▸ **Task description**: From the material below, list every line containing "with".

▸ **Dataset section**:
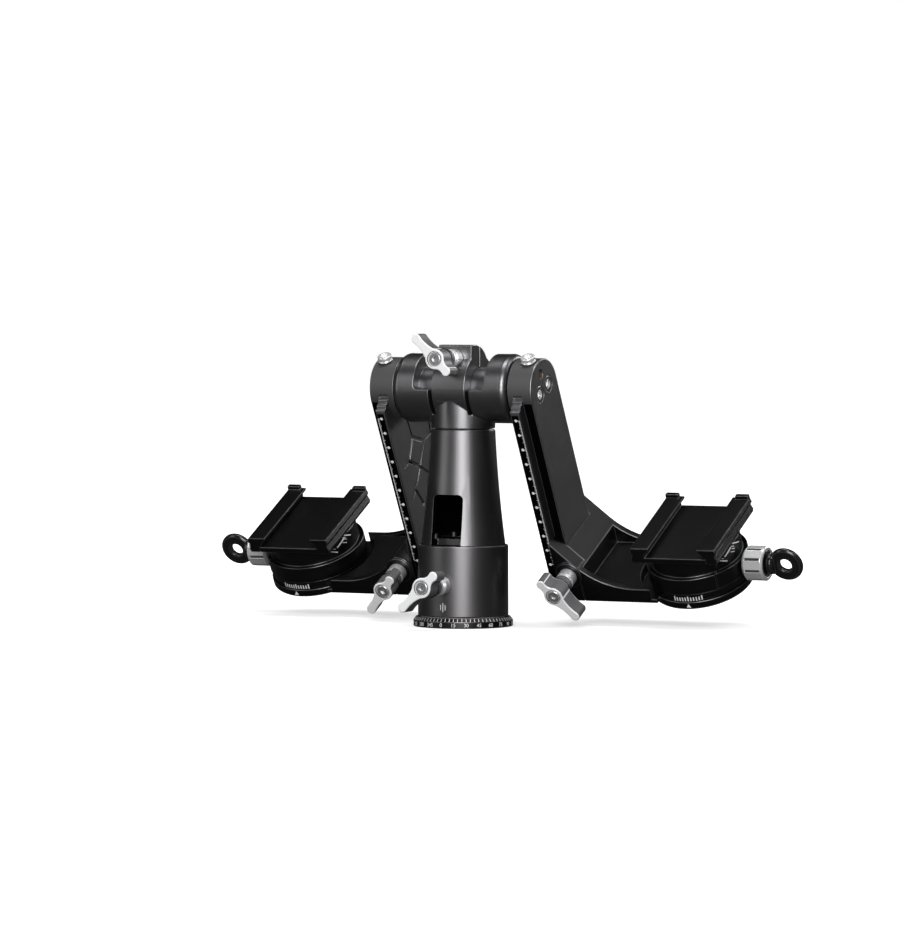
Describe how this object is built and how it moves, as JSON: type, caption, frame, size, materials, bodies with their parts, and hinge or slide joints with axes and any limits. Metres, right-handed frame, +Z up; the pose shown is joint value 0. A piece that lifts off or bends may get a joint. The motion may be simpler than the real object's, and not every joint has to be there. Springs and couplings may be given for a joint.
{
  "type": "gimbal tripod head",
  "caption": "Twin-arm gimbal tripod head: a panning column carries a cross shaft whose two scaled arms hold sliding cradles with turning quick-release clamps and locking levers.",
  "frame": {"origin": "centre of the base's lower face, where the tripod thread opens", "axes": "+Z up along the panning axis, +X along the tilt shaft towards the right arm, -Y towards the locking levers"},
  "size_m": [0.395, 0.1465, 0.176],
  "materials": {
    "black_anodised": "satin black anodised aluminium",
    "column_satin": "satin black anodised turned tube with soft broad highlights",
    "arm_black": "black anodised milled bar",
    "silver_cast": "light silver anodised lever",
    "silver_turned": "bright turned silver knob",
    "steel": "plain steel",
    "dark_screw": "blackened steel socket screw",
    "brass": "plain brass grub screw",
    "bronze": "sintered bronze",
    "polymer": "low-friction polymer",
    "black_cap": "semi-gloss black"
  },
  "bodies": {
    "base": {"base_plate": "black_anodised", "friction_ring": "polymer", "tripod_bush": "bronze", "pan_spindle": "steel", "base_screws": "dark_screw", "spindle_nut": "steel", "bearing_inner_race": "steel", "bearing_balls": "steel"},
    "pan": {"bearing_outer_race": "steel", "lower_column": "column_satin", "upper_column": "column_satin", "column_screws": "dark_screw", "pan_brake_pad": "polymer", "yoke": "black_anodised", "tilt_bushes": "bronze", "tilt_lock_nut": "steel"},
    "pan_lever": {"pan_lever": "silver_cast", "pan_lever_stud": "steel", "pan_lever_screw": "steel"},
    "tilt_lever": {"tilt_lever": "silver_cast", "tilt_lever_stud": "steel", "tilt_lever_screw": "steel"},
    "swing": {"tilt_shaft": "black_anodised", "arm_screws": "dark_screw", "shaft_lock_screws": "brass", "left_arm": "arm_black", "right_arm": "arm_black"},
    "left_thumb_screw": {"left_thumb_screw": "silver_turned"},
    "left_cradle": {"left_cradle": "black_anodised", "left_rail_jaw": "black_anodised", "left_turn_pivot": "steel"},
    "left_cradle_lever": {"left_cradle_lever": "silver_cast", "left_cradle_lever_stud": "steel", "left_cradle_lever_screw": "steel"},
    "left_turntable": {"left_turntable": "black_anodised", "left_clamp_body": "black_anodised"},
    "left_jaw": {"left_moving_jaw": "black_anodised", "left_jaw_pins": "steel"},
    "left_knob": {"left_clamp_screw": "steel", "left_clamp_knob": "silver_turned", "left_knob_cap": "black_cap"},
    "left_finger_ring": {"left_finger_ring": "black_cap"},
    "right_thumb_screw": {"right_thumb_screw": "silver_turned"},
    "right_cradle": {"right_cradle": "black_anodised", "right_rail_jaw": "black_anodised", "right_turn_pivot": "steel"},
    "right_cradle_lever": {"right_cradle_lever": "silver_cast", "right_cradle_lever_stud": "steel", "right_cradle_lever_screw": "steel"},
    "right_turntable": {"right_turntable": "black_anodised", "right_clamp_body": "black_anodised"},
    "right_jaw": {"right_moving_jaw": "black_anodised", "right_jaw_pins": "steel"},
    "right_knob": {"right_clamp_screw": "steel", "right_clamp_knob": "silver_turned", "right_knob_cap": "black_cap"},
    "right_finger_ring": {"right_finger_ring": "black_cap"}
  },
  "joints": [
    {"name": "pan", "type": "hinge", "parent": "base", "child": "pan", "pos_m": [0, 0, 0.006], "axis": [0, 0, 1], "continuous": true},
    {"name": "pan_lock_lever", "type": "hinge", "parent": "pan", "child": "pan_lever", "pos_m": [0, -0.0272, 0.0256], "axis": [0, -1, 0], "range_deg": [0, 150]},
    {"name": "tilt", "type": "hinge", "parent": "pan", "child": "swing", "pos_m": [0, 0, 0.143], "axis": [1, 0, 0], "continuous": true},
    {"name": "tilt_lock_lever", "type": "hinge", "parent": "pan", "child": "tilt_lever", "pos_m": [0, -0.011, 0.161], "axis": [0, -1, 0], "range_deg": [0, 150]},
    {"name": "left_thumb_screw_turn", "type": "hinge", "parent": "swing", "child": "left_thumb_screw", "pos_m": [-0.048, -0.00868, 0.15899], "axis": [0, -0.4772, 0.8788], "range_deg": [0, 720]},
    {"name": "left_cradle_height", "type": "slide", "parent": "swing", "child": "left_cradle", "axis": [0, -0.4772, 0.8788], "range_m": [0, 0.08]},
    {"name": "left_cradle_lock_lever", "type": "hinge", "parent": "left_cradle", "child": "left_cradle_lever", "pos_m": [-0.05755, 0.02637, 0.02988], "axis": [0, -0.8788, -0.4772], "range_deg": [0, 150]},
    {"name": "left_clamp_turn", "type": "hinge", "parent": "left_cradle", "child": "left_turntable", "pos_m": [-0.13, 0.06105, 0.03056], "axis": [0, -0.4772, 0.8788], "range_deg": [-90, 90]},
    {"name": "left_jaw_slide", "type": "slide", "parent": "left_turntable", "child": "left_jaw", "axis": [-1, 0, 0], "range_m": [0, 0.004]},
    {"name": "left_knob_turn", "type": "hinge", "parent": "left_jaw", "child": "left_knob", "pos_m": [-0.1615, 0.05645, 0.03904], "axis": [-1, 0, 0], "range_deg": [0, 1440]},
    {"name": "left_ring_swivel", "type": "hinge", "parent": "left_knob", "child": "left_finger_ring", "pos_m": [-0.1785, 0.05645, 0.03904], "axis": [-1, 0, 0], "continuous": true},
    {"name": "right_thumb_screw_turn", "type": "hinge", "parent": "swing", "child": "right_thumb_screw", "pos_m": [0.048, -0.00868, 0.15899], "axis": [0, -0.4772, 0.8788], "range_deg": [0, 720]},
    {"name": "right_cradle_height", "type": "slide", "parent": "swing", "child": "right_cradle", "axis": [0, -0.4772, 0.8788], "range_m": [0, 0.08]},
    {"name": "right_cradle_lock_lever", "type": "hinge", "parent": "right_cradle", "child": "right_cradle_lever", "pos_m": [0.05755, 0.02637, 0.02988], "axis": [0, -0.8788, -0.4772], "range_deg": [0, 150]},
    {"name": "right_clamp_turn", "type": "hinge", "parent": "right_cradle", "child": "right_turntable", "pos_m": [0.13, 0.06105, 0.03056], "axis": [0, -0.4772, 0.8788], "range_deg": [-90, 90]},
    {"name": "right_jaw_slide", "type": "slide", "parent": "right_turntable", "child": "right_jaw", "axis": [1, 0, 0], "range_m": [0, 0.004]},
    {"name": "right_knob_turn", "type": "hinge", "parent": "right_jaw", "child": "right_knob", "pos_m": [0.1615, 0.05645, 0.03904], "axis": [1, 0, 0], "range_deg": [0, 1440]},
    {"name": "right_ring_swivel", "type": "hinge", "parent": "right_knob", "child": "right_finger_ring", "pos_m": [0.1785, 0.05645, 0.03904], "axis": [1, 0, 0], "continuous": true}
  ],
  "couplings": [
    {"joint": "left_knob_turn", "follows": "left_jaw_slide", "rad_per_m": 6283.2},
    {"joint": "right_knob_turn", "follows": "right_jaw_slide", "rad_per_m": 6283.2}
  ]
}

▸ **Finished task**:
Describe how this object is built and how it moves, as JSON: type, caption, frame, size, materials, bodies with their parts, and hinge or slide joints with axes and any limits. Metres, right-handed frame, +Z up; the pose shown is joint value 0. A piece that lifts off or bends may get a joint. The motion may be simpler than the real object's, and not every joint has to be there. Springs and couplings may be given for a joint.
  "caption": "Twin-arm gimbal tripod head: a panning column carries a cross shaft whose two scaled arms hold sliding cradles with turning quick-release clamps and locking levers.",
    "column_satin": "satin black anodised turned tube with soft broad highlights",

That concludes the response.